## WORK REQUIRED
The listing beneath should be written out in full, exactly as shown.
═════ STORED DATA ═════
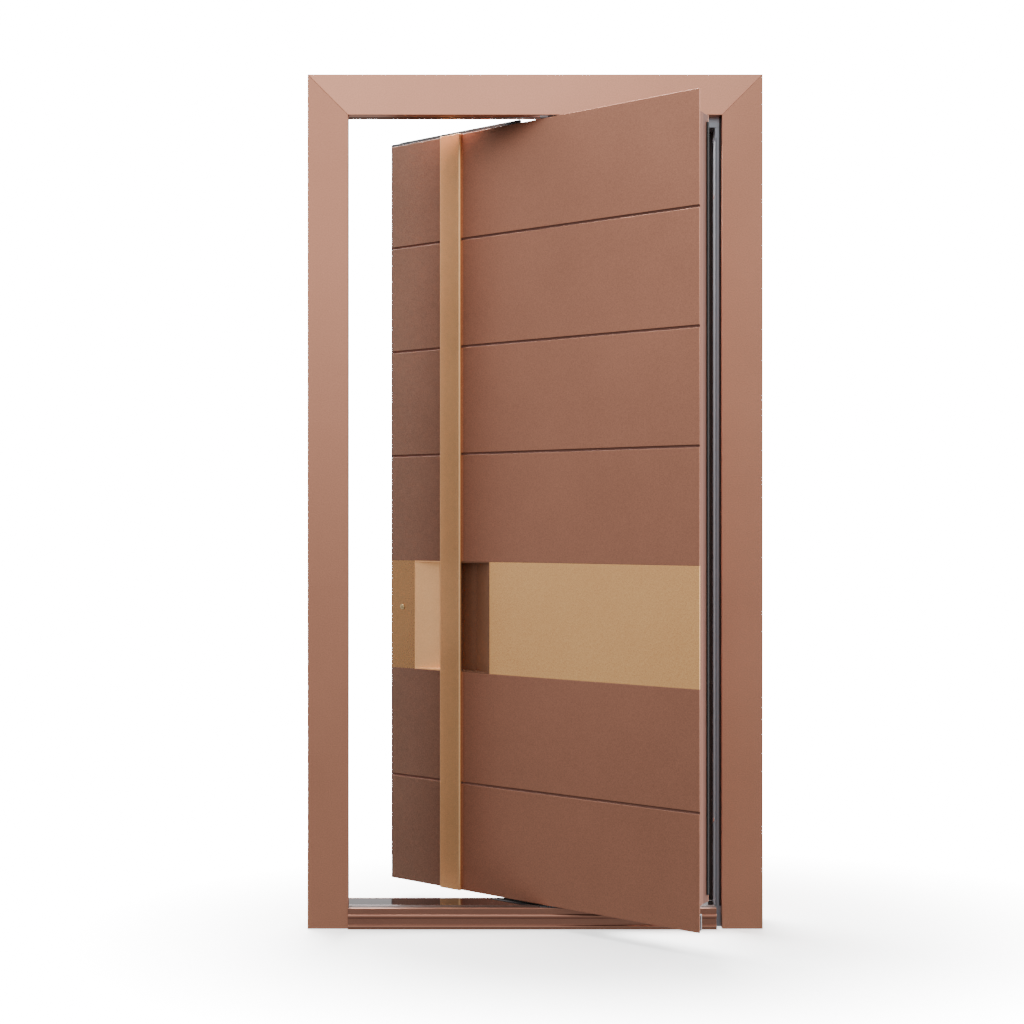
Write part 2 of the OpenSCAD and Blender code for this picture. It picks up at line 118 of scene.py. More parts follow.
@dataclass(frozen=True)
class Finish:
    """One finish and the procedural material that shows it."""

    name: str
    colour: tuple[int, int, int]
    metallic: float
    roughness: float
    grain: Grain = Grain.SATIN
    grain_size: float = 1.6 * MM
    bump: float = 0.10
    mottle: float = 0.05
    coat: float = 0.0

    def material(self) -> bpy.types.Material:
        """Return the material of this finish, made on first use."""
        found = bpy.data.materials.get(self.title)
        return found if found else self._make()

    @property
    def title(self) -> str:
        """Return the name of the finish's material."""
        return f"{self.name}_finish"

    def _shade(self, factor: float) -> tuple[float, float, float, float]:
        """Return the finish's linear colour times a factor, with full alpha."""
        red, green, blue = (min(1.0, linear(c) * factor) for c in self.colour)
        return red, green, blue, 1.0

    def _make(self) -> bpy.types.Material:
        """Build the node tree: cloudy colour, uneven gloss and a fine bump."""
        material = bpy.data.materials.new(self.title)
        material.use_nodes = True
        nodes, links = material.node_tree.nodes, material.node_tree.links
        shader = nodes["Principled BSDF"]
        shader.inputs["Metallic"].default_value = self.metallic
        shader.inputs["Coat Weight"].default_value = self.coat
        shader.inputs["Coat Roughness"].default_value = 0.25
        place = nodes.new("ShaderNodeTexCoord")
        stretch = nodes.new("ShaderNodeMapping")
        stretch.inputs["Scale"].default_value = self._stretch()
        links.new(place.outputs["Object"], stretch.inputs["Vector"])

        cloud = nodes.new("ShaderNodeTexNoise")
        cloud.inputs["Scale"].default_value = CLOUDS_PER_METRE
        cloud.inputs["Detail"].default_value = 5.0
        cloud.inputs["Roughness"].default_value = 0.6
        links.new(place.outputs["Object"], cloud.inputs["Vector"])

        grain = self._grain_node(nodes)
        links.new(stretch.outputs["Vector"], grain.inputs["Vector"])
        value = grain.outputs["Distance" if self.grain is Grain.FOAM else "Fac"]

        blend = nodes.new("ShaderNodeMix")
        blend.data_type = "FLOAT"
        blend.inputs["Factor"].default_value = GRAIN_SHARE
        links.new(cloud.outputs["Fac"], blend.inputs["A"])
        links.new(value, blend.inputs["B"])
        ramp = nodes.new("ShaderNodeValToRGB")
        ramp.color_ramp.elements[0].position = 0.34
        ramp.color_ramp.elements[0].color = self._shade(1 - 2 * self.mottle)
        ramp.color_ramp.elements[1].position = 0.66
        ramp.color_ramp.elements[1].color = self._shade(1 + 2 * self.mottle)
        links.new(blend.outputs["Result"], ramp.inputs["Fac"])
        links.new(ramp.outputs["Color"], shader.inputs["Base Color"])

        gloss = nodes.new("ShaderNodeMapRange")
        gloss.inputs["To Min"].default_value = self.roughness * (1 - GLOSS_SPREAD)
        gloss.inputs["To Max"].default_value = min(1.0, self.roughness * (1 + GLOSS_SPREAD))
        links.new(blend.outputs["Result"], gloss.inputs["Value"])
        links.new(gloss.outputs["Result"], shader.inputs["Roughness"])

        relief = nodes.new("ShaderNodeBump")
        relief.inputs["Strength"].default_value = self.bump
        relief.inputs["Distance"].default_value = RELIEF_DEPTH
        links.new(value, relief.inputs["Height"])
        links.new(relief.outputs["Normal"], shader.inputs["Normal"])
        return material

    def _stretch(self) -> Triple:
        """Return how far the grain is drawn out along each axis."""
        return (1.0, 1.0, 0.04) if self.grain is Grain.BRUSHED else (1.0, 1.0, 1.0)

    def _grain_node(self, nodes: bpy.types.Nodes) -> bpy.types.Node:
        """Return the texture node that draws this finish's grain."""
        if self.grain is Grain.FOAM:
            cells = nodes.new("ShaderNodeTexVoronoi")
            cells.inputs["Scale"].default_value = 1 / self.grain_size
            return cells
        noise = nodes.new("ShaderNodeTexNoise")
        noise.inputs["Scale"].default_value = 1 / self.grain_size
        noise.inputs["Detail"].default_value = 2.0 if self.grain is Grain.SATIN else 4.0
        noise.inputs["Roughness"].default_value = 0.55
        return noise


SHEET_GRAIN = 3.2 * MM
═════
## TASK ANSWER
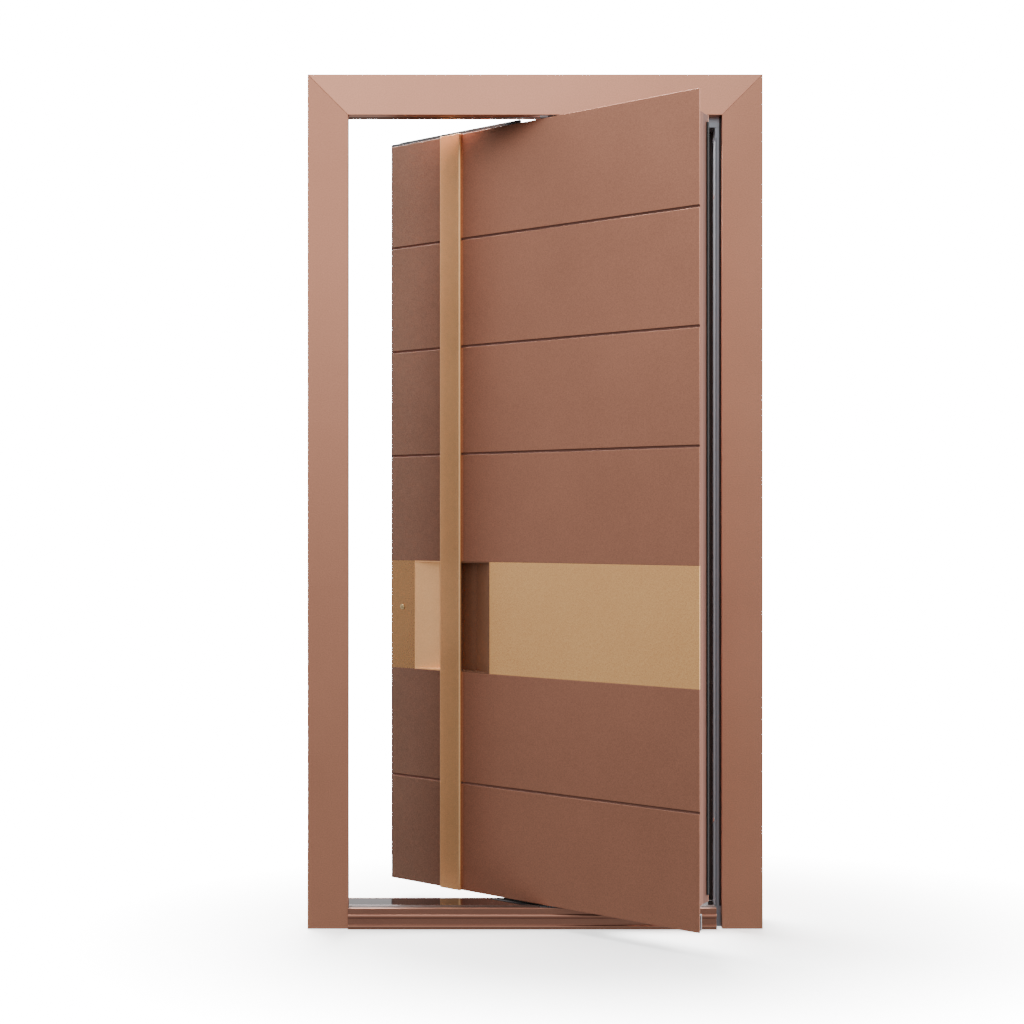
Write part 2 of the OpenSCAD and Blender code for this picture. It picks up at line 118 of scene.py. More parts follow.
@dataclass(frozen=True)
class Finish:
    """One finish and the procedural material that shows it."""

    name: str
    colour: tuple[int, int, int]
    metallic: float
    roughness: float
    grain: Grain = Grain.SATIN
    grain_size: float = 1.6 * MM
    bump: float = 0.10
    mottle: float = 0.05
    coat: float = 0.0

    def material(self) -> bpy.types.Material:
        """Return the material of this finish, made on first use."""
        found = bpy.data.materials.get(self.title)
        return found if found else self._make()

    @property
    def title(self) -> str:
        """Return the name of the finish's material."""
        return f"{self.name}_finish"

    def _shade(self, factor: float) -> tuple[float, float, float, float]:
        """Return the finish's linear colour times a factor, with full alpha."""
        red, green, blue = (min(1.0, linear(c) * factor) for c in self.colour)
        return red, green, blue, 1.0

    def _make(self) -> bpy.types.Material:
        """Build the node tree: cloudy colour, uneven gloss and a fine bump."""
        material = bpy.data.materials.new(self.title)
        material.use_nodes = True
        nodes, links = material.node_tree.nodes, material.node_tree.links
        shader = nodes["Principled BSDF"]
        shader.inputs["Metallic"].default_value = self.metallic
        shader.inputs["Coat Weight"].default_value = self.coat
        shader.inputs["Coat Roughness"].default_value = 0.25
        place = nodes.new("ShaderNodeTexCoord")
        stretch = nodes.new("ShaderNodeMapping")
        stretch.inputs["Scale"].default_value = self._stretch()
        links.new(place.outputs["Object"], stretch.inputs["Vector"])

        cloud = nodes.new("ShaderNodeTexNoise")
        cloud.inputs["Scale"].default_value = CLOUDS_PER_METRE
        cloud.inputs["Detail"].default_value = 5.0
        cloud.inputs["Roughness"].default_value = 0.6
        links.new(place.outputs["Object"], cloud.inputs["Vector"])

        grain = self._grain_node(nodes)
        links.new(stretch.outputs["Vector"], grain.inputs["Vector"])
        value = grain.outputs["Distance" if self.grain is Grain.FOAM else "Fac"]

        blend = nodes.new("ShaderNodeMix")
        blend.data_type = "FLOAT"
        blend.inputs["Factor"].default_value = GRAIN_SHARE
        links.new(cloud.outputs["Fac"], blend.inputs["A"])
        links.new(value, blend.inputs["B"])
        ramp = nodes.new("ShaderNodeValToRGB")
        ramp.color_ramp.elements[0].position = 0.34
        ramp.color_ramp.elements[0].color = self._shade(1 - 2 * self.mottle)
        ramp.color_ramp.elements[1].position = 0.66
        ramp.color_ramp.elements[1].color = self._shade(1 + 2 * self.mottle)
        links.new(blend.outputs["Result"], ramp.inputs["Fac"])
        links.new(ramp.outputs["Color"], shader.inputs["Base Color"])

        gloss = nodes.new("ShaderNodeMapRange")
        gloss.inputs["To Min"].default_value = self.roughness * (1 - GLOSS_SPREAD)
        gloss.inputs["To Max"].default_value = min(1.0, self.roughness * (1 + GLOSS_SPREAD))
        links.new(blend.outputs["Result"], gloss.inputs["Value"])
        links.new(gloss.outputs["Result"], shader.inputs["Roughness"])

        relief = nodes.new("ShaderNodeBump")
        relief.inputs["Strength"].default_value = self.bump
        relief.inputs["Distance"].default_value = RELIEF_DEPTH
        links.new(value, relief.inputs["Height"])
        links.new(relief.outputs["Normal"], shader.inputs["Normal"])
        return material

    def _stretch(self) -> Triple:
        """Return how far the grain is drawn out along each axis."""
        return (1.0, 1.0, 0.04) if self.grain is Grain.BRUSHED else (1.0, 1.0, 1.0)

    def _grain_node(self, nodes: bpy.types.Nodes) -> bpy.types.Node:
        """Return the texture node that draws this finish's grain."""
        if self.grain is Grain.FOAM:
            cells = nodes.new("ShaderNodeTexVoronoi")
            cells.inputs["Scale"].default_value = 1 / self.grain_size
            return cells
        noise = nodes.new("ShaderNodeTexNoise")
        noise.inputs["Scale"].default_value = 1 / self.grain_size
        noise.inputs["Detail"].default_value = 2.0 if self.grain is Grain.SATIN else 4.0
        noise.inputs["Roughness"].default_value = 0.55
        return noise


SHEET_GRAIN = 3.2 * MM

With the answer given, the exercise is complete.